Please leave a comment below, and click on any picture to enlarge it.

Monday, August 15, 2016

Rivers of Ice and National Parks

Glacier Bay


Russell Island in Glacier Bay

Map of glacier Bay
It’s nice to think about ice water, glaciers, and snowfields while sweltering in Southern California heat.  So in this introductory posting, I’ll lead us back to July and Glacier Bay in Alaska’s northern panhandle.  We’re on a vessel sailing where no ship could sail a mere 150 years ago.  Back then, the water beyond Russell Island was the solid kind, piled up 200 feet above sea level.  The red line on the map is where a wall of ice faced John Muir in 1879 as he camped near its base on the island.  Today we sail ten miles past the island to  Margerie Glacier.






Margerie Glacier

We arrive at a cliff of ice, colored in shades of blue, brown and white, an ice wall, moving toward us at about six feet per day.  As it moves, pieces crack and break, falling into the sea, to rise again after a few seconds as icebergs, sending out waves that could topple a smaller ship.








Margerie Glacier

Margerie Glacier, one of the few that are still advancing, gathers snow from high in the mountains and compresses it so hard and deep that it scours out this fjord from solid rock.  It takes 100 years for this conveyor belt to carry its load twenty miles to where we see it calving into the sea.









Margerie Glacier
Margerie Glacier

Notice the leaning column of ice (left picture), pressed down and made dense by weight of ice above it.  See how it topples and falls into the sea (right picture).

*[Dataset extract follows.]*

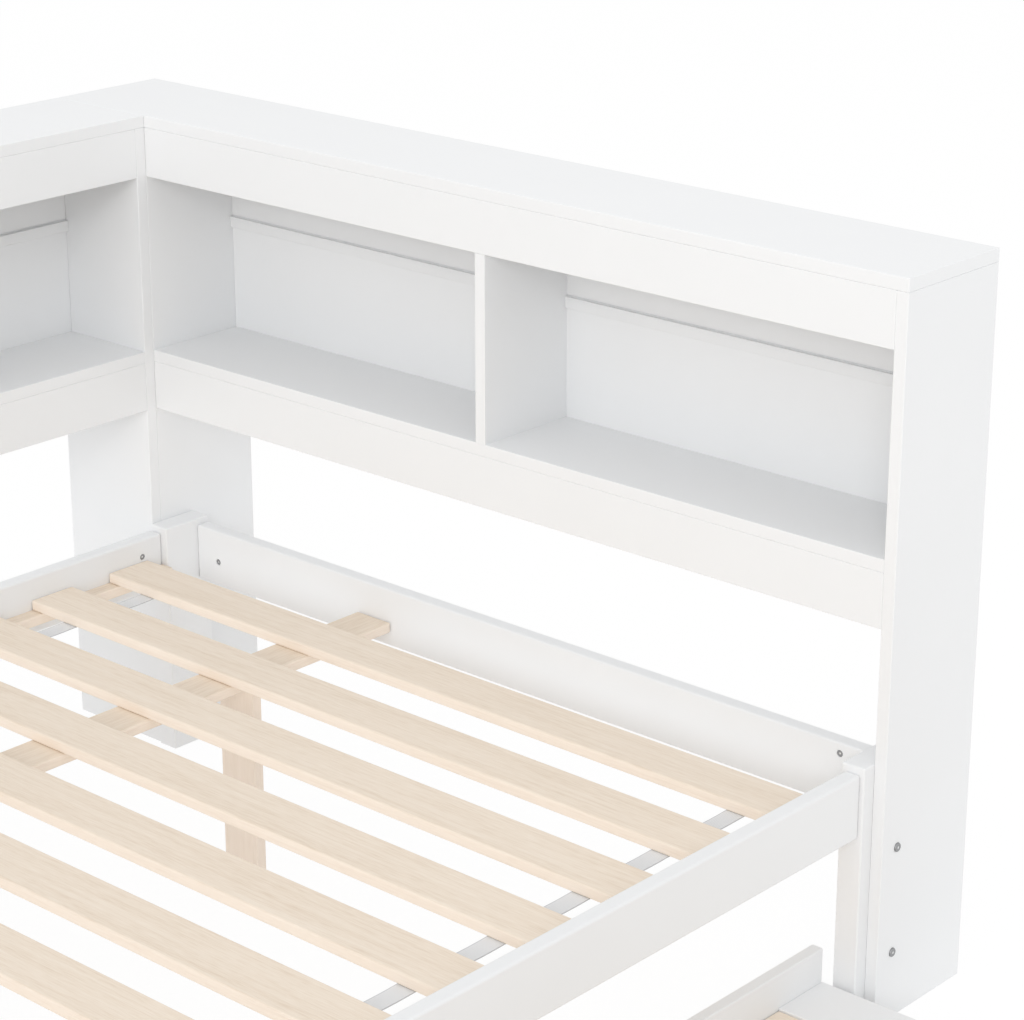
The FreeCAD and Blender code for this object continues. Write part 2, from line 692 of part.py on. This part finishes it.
def build_casters():
    """One caster near each corner, under the end boards."""
    xs = (x_trundle_in + caster_inset, x_trundle_out - caster_inset)
    ys = (y_trundle_head - end_board_width / 2, y_trundle_foot + end_board_width / 2)
    number = 0
    for y in ys:
        for x in xs:
            number += 1
            add("caster_brackets", caster_bracket(x, y))
            for side_x in (-1, 1):
                for side_y in (-1, 1):
                    screw_x = x + side_x * (bracket_length / 2 - caster_screw_inset)
                    screw_y = y + side_y * (bracket_width / 2 - caster_screw_inset)
                    screw_point = Vec(screw_x, screw_y, z_end_board - bracket_plate)
                    wood_screw("trundle_screws", ["caster_brackets", "trundle_end_boards"],
                               screw_point, Z_AXIS, caster_screw_length)
            pin_length = wheel_width + 2 * wheel_side_room + 2 * bracket_plate
            pin_base = Vec(x, y - pin_length / 2, wheel_radius)
            pin = cylinder(pin_base, Y_AXIS, axle_radius, pin_length)
            for base in (pin_base - Y_AXIS * axle_head_height, pin_base + Y_AXIS * pin_length):
                pin = pin.fuse(cylinder(base, Y_AXIS, axle_head_radius, axle_head_height))
            add("caster_axles", pin.removeSplitter().Solids[0])
            add("caster_wheel_%d" % number, caster_wheel(x, y))


build_head_bookcase()
build_side_bookcase()
join_bookcases()
pin_tops_and_dividers()
build_posts_and_rails()
join_frame()
build_slat_deck()
build_centre_support()
build_trundle_frame()
build_casters()

os.makedirs("parts", exist_ok=True)
for node_name, solids in pieces.items():
    shape = solids[0] if len(solids) == 1 else Part.makeCompound(solids)
    shape.exportStep("parts/" + node_name + ".step")
print("nodes", len(pieces), "solids", sum(len(solids) for solids in pieces.values()))
print("overall", total_width, total_length, case_height)
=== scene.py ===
# %% [markdown]
# # A white bookcase bed with its trundle drawn out
#
# The bed stands ready as a frame of packed boards, rails, slats and bolts, each already in its
# place and at its real size. This file gives every surface its finish, adds the woven tapes under
# the slats and a painted highlight at the centre of each nut and bolt, and sets up a pale studio
# with the camera where the photographer stood. All lengths are in metres.

# %% Load the frame
import math

import bmesh
import bpy
from mathutils import Matrix, Vector


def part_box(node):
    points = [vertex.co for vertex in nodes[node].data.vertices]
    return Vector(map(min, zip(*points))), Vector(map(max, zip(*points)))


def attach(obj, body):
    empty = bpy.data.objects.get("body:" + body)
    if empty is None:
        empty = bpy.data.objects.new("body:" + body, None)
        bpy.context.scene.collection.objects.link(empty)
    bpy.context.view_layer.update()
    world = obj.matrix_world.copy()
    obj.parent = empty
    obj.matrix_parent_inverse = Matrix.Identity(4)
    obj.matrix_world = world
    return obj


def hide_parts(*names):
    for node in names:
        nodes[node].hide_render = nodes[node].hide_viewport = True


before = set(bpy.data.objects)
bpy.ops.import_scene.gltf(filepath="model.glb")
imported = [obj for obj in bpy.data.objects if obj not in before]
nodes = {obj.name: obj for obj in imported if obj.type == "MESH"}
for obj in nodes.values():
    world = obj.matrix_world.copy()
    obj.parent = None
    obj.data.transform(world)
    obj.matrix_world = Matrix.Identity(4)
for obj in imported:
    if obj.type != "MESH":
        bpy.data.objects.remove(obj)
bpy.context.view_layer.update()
MM = 0.001

# %% [markdown]
# ## Three small helpers
#
# Colours are easiest to read as hex values, but shaders want linear light, so one function
# converts them. Another adds a shader node, sets its values and plugs in its inputs, so that a
# material reads as a list of what it does. The third starts a material.


# %% Colour and node helpers
def linear(hex_colour):
    """An sRGB hex colour as linear RGBA."""
    channels = []
    for start in (1, 3, 5):
        value = int(hex_colour[start:start + 2], 16) / 255
        channels.append(value / 12.92 if value <= 0.04045 else ((value + 0.055) / 1.055) ** 2.4)
    return (*channels, 1.0)


def add_node(tree, kind, settings=None, **inputs):
    """One shader node. Settings are its properties, and inputs its sockets by name.

    An input is a value or the socket that feeds it. Where several sockets share a name, a number
    stands for it, such as _6. An underscore inside a name is a space.
    """
    node = tree.nodes.new(kind)
    for name, value in (settings or {}).items():
        setattr(node, name, value)
    for name, value in inputs.items():
        key = int(name[1:]) if name[1:].isdigit() else name.replace("_", " ")
        socket = node.inputs[key]
        if isinstance(value, bpy.types.NodeSocket):
            tree.links.new(value, socket)
        else:
            socket.default_value = value
    return node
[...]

Hear its thunder.  Then watch as waves from the impact move toward our waiting ship.







Mt. Shasta July 20, 2016 
Mt. Shasta, June 2, 2012

If that image does not give you chills in August heat, try this.  Mt Shasta stood before me with is glaciers and deep snow in June of 2012 when I attempted to reach its summit.  Though I didn’t make it all the way, seeing the great mountain again this July from the window of Amtrak brings urges to try again.









Flying Home
Flying Home
In this time of anticipation before going to Glacier National Park, I'll send a few more introductory pieces to get us all in the mood.